A final example: pricing formula with validation
Let’s wrap it all up with a realistic pricing example. Suppose a discount grows with volume as price * (volume ^ -0.2). That is a common kind of power law in pricing models.
using System;
public class Program
{
public static void Main()
{
double basePrice = 120;
double volume = 50;
double exponent = -0.2;
double discounted = ApplyVolumeDiscount(basePrice, volume, exponent);
Console.WriteLine($"Discounted price: {discounted:F2}");
}
public static double ApplyVolumeDiscount(double basePrice, double volume, double exponent)
{
if (basePrice < 0) throw new ArgumentOutOfRangeException(nameof(basePrice));
if (volume <= 0) throw new ArgumentOutOfRangeException(nameof(volume));
double factor = Math.Pow(volume, exponent);
double result = basePrice * factor;
if (!double.IsFinite(result))
throw new ArithmeticException("Pricing result is not finite.");
return result;
}
}
This is not fancy, but it is robust. It validates inputs, uses Math.Pow appropriately, and checks for non‑finite output. That is the level of care I want in production math code.
Closing thoughts
Math.Pow is one of those deceptively simple methods that can carry a lot of responsibility. It is elegant, fast, and widely used, but it comes with a specific set of behaviors: it always returns double, it does not do exact decimal math, and it does not handle complex numbers. Once you internalize those rules, Math.Pow becomes a reliable tool rather than a source of surprise.
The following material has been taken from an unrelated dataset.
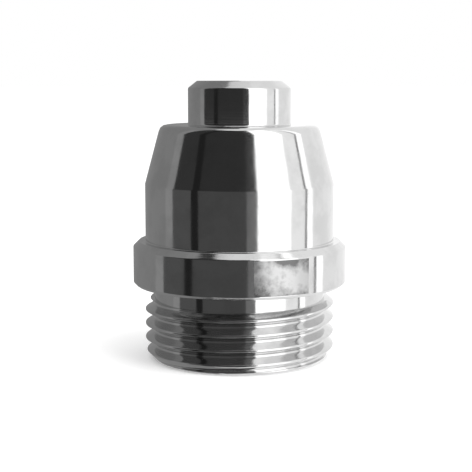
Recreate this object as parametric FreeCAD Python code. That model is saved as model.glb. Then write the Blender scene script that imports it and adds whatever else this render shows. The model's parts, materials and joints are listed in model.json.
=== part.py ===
import FreeCAD, Part

import math
import os

# A plasma torch nozzle: one piece of copper, turned from bar with a round flange,
# threaded M20 x 1.5 and plated. It stands on its threaded end, with that end face's
# centre at the origin and the torch axis up +Z, towards the tip.

# Driving dimensions, in millimetres and degrees.
# Thread and its undercut
THREAD_D = 20.0
THREAD_PITCH = 1.5
THREADED_LENGTH = 6.3
END_CHAMFER = 1.0
UNDERCUT_LENGTH = 1.6
UNDERCUT_BELOW_ROOT = 0.05
THREAD_START_DEG = 175.0  # where the groove's middle runs out of the end face, from +X

# Flange that seats on the torch head
FLANGE_D = 22.5
FLANGE_HEIGHT = 4.6
FLANGE_TOP_CHAMFER = 0.6
FLANGE_UNDER_CHAMFER = 0.3

# Body, cone and shoulder
BODY_D = 19.9
BODY_HEIGHT = 6.0
CONE_HEIGHT = 6.15
SHOULDER_D = 16.6
SHOULDER_EDGE_R = 0.9

# Tip boss round the arc orifice
BOSS_D = 10.8
BOSS_HEIGHT = 4.55
BOSS_EDGE_IN = 0.95
BOSS_EDGE_DOWN = 0.75

# Bore: the electrode chamber, its conical floor and the arc orifice
CHAMBER_D = 12.5
CHAMBER_MOUTH_CHAMFER = 0.5
FLOOR_SLOPE_DEG = 45.0
ORIFICE_D = 1.5
ORIFICE_LENGTH = 3.6

# Heights of the steps, from the end face up
UNDERCUT_Z = THREADED_LENGTH
FLANGE_Z = UNDERCUT_Z + UNDERCUT_LENGTH
FLANGE_TOP_Z = FLANGE_Z + FLANGE_HEIGHT
CONE_Z = FLANGE_TOP_Z + BODY_HEIGHT
SHOULDER_Z = CONE_Z + CONE_HEIGHT
TIP_Z = SHOULDER_Z + BOSS_HEIGHT

# ISO metric profile: flats of an eighth of the pitch on the crests and a sixth in the
# roots, joined by flanks 30 degrees from square to the axis
FLANK_DEG = 30.0
CREST_FLAT = THREAD_PITCH / 8
ROOT_FLAT = THREAD_PITCH / 6
FLANK_SLOPE = math.tan(math.radians(FLANK_DEG))
THREAD_DEPTH = (THREAD_PITCH - CREST_FLAT - ROOT_FLAT) / (2 * FLANK_SLOPE)
ROOT_R = THREAD_D / 2 - THREAD_DEPTH
UNDERCUT_R = ROOT_R - UNDERCUT_BELOW_ROOT

AXIS = FreeCAD.Vector(0, 0, 1)
CENTRE = FreeCAD.Vector(0, 0, 0)


def section_point(radius, height):
    return FreeCAD.Vector(radius, 0, height)


def rounded_wire(corners):
    """A closed wire in the XZ plane through (radius, height, corner radius) corners.

    Each corner with a radius becomes an arc that touches both of its sides.
    """
    starts, ends, arcs = [], [], []
    for i, (r, z, corner_r) in enumerate(corners):
        here = section_point(r, z)
        back = (section_point(*corners[i - 1][:2]) - here).normalize()
        on = (section_point(*corners[(i + 1) % len(corners)][:2]) - here).normalize()
        if not corner_r:
            starts.append(here)
            ends.append(here)
            continue
        half = back.getAngle(on) / 2
        reach = corner_r / math.tan(half)
        first, last = here + back * reach, here + on * reach
        inward = (back + on).normalize()
        middle = here + inward * (corner_r / math.sin(half) - corner_r)
        arcs.append(Part.Arc(first, middle, last).toShape())
        starts.append(first)
        ends.append(last)
    sides = [
        Part.LineSegment(ends[i - 1], starts[i]).toShape() for i in range(len(corners))
    ]
    return Part.Wire(Part.sortEdges(sides + arcs)[0])


def turned_blank():
    """The whole turned form, outside and bore, as one section spun round the axis."""
    outside = [
        (THREAD_D / 2 - END_CHAMFER, 0, 0),
        (THREAD_D / 2, END_CHAMFER, 0),
        (THREAD_D / 2, UNDERCUT_Z, 0),
        (UNDERCUT_R, UNDERCUT_Z, 0),
        (UNDERCUT_R, FLANGE_Z, 0),
        (FLANGE_D / 2 - FLANGE_UNDER_CHAMFER, FLANGE_Z, 0),
        (FLANGE_D / 2, FLANGE_Z + FLANGE_UNDER_CHAMFER, 0),
        (FLANGE_D / 2, FLANGE_TOP_Z - FLANGE_TOP_CHAMFER, 0),
        (FLANGE_D / 2 - FLANGE_TOP_CHAMFER, FLANGE_TOP_Z, 0),
        (BODY_D / 2, FLANGE_TOP_Z, 0),
        (BODY_D / 2, CONE_Z, 0),
        (SHOULDER_D / 2, SHOULDER_Z, SHOULDER_EDGE_R),
        (BOSS_D / 2, SHOULDER_Z, 0),
        (BOSS_D / 2, TIP_Z - BOSS_EDGE_DOWN, 0),
        (BOSS_D / 2 - BOSS_EDGE_IN, TIP_Z, 0),
    ]
    orifice_z = TIP_Z - ORIFICE_LENGTH
    floor_height = (CHAMBER_D - ORIFICE_D) / 2 * math.tan(math.radians(FLOOR_SLOPE_DEG))
    bore = [
        (ORIFICE_D / 2, TIP_Z, 0),
        (ORIFICE_D / 2, orifice_z, 0),
        (CHAMBER_D / 2, orifice_z - floor_height, 0),
        (CHAMBER_D / 2, CHAMBER_MOUTH_CHAMFER, 0),
        (CHAMBER_D / 2 + CHAMBER_MOUTH_CHAMFER, 0, 0),
    ]
    section = Part.Face(rounded_wire(outside + bore))
    return section.revolve(CENTRE, AXIS, 360)


def thread_groove():
    """The right-hand V groove: its section swept up a helix into the undercut.

    It starts a turn below the end face, and ends in the middle of the undercut, where it
    meets no metal. Its mouth is carried out past the crests, but not as far as the next
    turn of itself.
    """
    past_crest = CREST_FLAT / 4 / FLANK_SLOPE
    root_half = ROOT_FLAT / 2
    mouth_half = root_half + (THREAD_DEPTH + past_crest) * FLANK_SLOPE
    mouth_r = THREAD_D / 2 + past_crest
    below = -THREAD_PITCH
    corners = [
        section_point(ROOT_R, below - root_half),
        section_point(mouth_r, below - mouth_half),
        section_point(mouth_r, below + mouth_half),
        section_point(ROOT_R, below + root_half),
    ]
    section = Part.makePolygon(corners + corners[:1])
    rise = UNDERCUT_Z + UNDERCUT_LENGTH / 2 - below
    helix = Part.makeHelix(THREAD_PITCH, rise, ROOT_R)
    helix.translate(section_point(0, below))
    return Part.Wire(helix.Edges).makePipeShell([section], True, True)


def nozzle():
    """Turned and threaded, then set so that the groove runs out where it should."""
    threaded = turned_blank().cut(thread_groove())
    return threaded.rotate(CENTRE, AXIS, THREAD_START_DEG)


os.makedirs("parts", exist_ok=True)
shape = nozzle()
shape.exportStep("parts/nozzle.step")
print(f"nozzle: volume {shape.Volume:.1f} mm3, height {TIP_Z:.2f} mm")
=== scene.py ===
# %% [markdown]
# # A plasma torch nozzle, chrome plated
#
# The nozzle is the copper cap at the front of a plasma torch. A lathe turns it from bar
# and cuts the thread, and plating makes it bright. This lesson loads the exact solid from
# CAD as a frame, builds a finer skin over it, gives the skin a polished-metal finish, and
# puts it in a small light tent. Everything is in metres.

# %% Load the frame
import json
import math

import bmesh
import bpy
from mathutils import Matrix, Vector


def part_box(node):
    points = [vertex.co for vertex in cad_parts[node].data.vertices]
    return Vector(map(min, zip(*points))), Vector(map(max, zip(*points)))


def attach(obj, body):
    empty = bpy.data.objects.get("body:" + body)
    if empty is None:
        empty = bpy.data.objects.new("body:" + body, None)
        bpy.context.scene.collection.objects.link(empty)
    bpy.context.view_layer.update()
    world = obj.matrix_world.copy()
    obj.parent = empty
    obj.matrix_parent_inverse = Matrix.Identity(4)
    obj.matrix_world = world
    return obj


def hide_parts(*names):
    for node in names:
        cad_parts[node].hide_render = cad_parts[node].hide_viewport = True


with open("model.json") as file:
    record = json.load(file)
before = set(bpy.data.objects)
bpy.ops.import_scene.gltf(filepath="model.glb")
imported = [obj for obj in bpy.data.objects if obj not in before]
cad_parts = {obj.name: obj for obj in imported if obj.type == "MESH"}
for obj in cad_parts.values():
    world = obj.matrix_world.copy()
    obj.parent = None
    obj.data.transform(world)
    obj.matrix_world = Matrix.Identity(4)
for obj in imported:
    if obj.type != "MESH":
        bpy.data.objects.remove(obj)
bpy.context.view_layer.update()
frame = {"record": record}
low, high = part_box("nozzle")

# %% [markdown]
# ## Two helpers for materials
#
# Screens show colours in sRGB, and Blender mixes light in linear values, so one function
# turns a written colour such as "#C4C4C4" into the linear one. The other adds a node to a
# material, sets it and links it, because every shader here is a handful of such nodes.

# %% Colour and node helpers
MM = 0.001


def linear(hex_colour):
    """The linear RGBA of an sRGB hex colour."""
    values = [int(hex_colour[i : i + 2], 16) / 255 for i in (1, 3, 5)]
    steps = [v / 12.92 if v <= 0.04045 else ((v + 0.055) / 1.055) ** 2.4 for v in values]
    return (*steps, 1.0)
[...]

My practical approach is simple: use Math.Pow for general floating‑point power math, switch to explicit multiplication for small integer exponents, use BigInteger for exact integer results, and use decimal helpers for money. Add guardrails for NaN and Infinity, and write tests with tolerances. That combination gives you code that is correct, readable, and resilient.
If you take one thing away, let it be this: exponent math is easy to write and easy to get subtly wrong. A little extra care up front—type clarity, rounding choices, and domain‑specific validation—will save you from the kind of “almost right” report that started this story.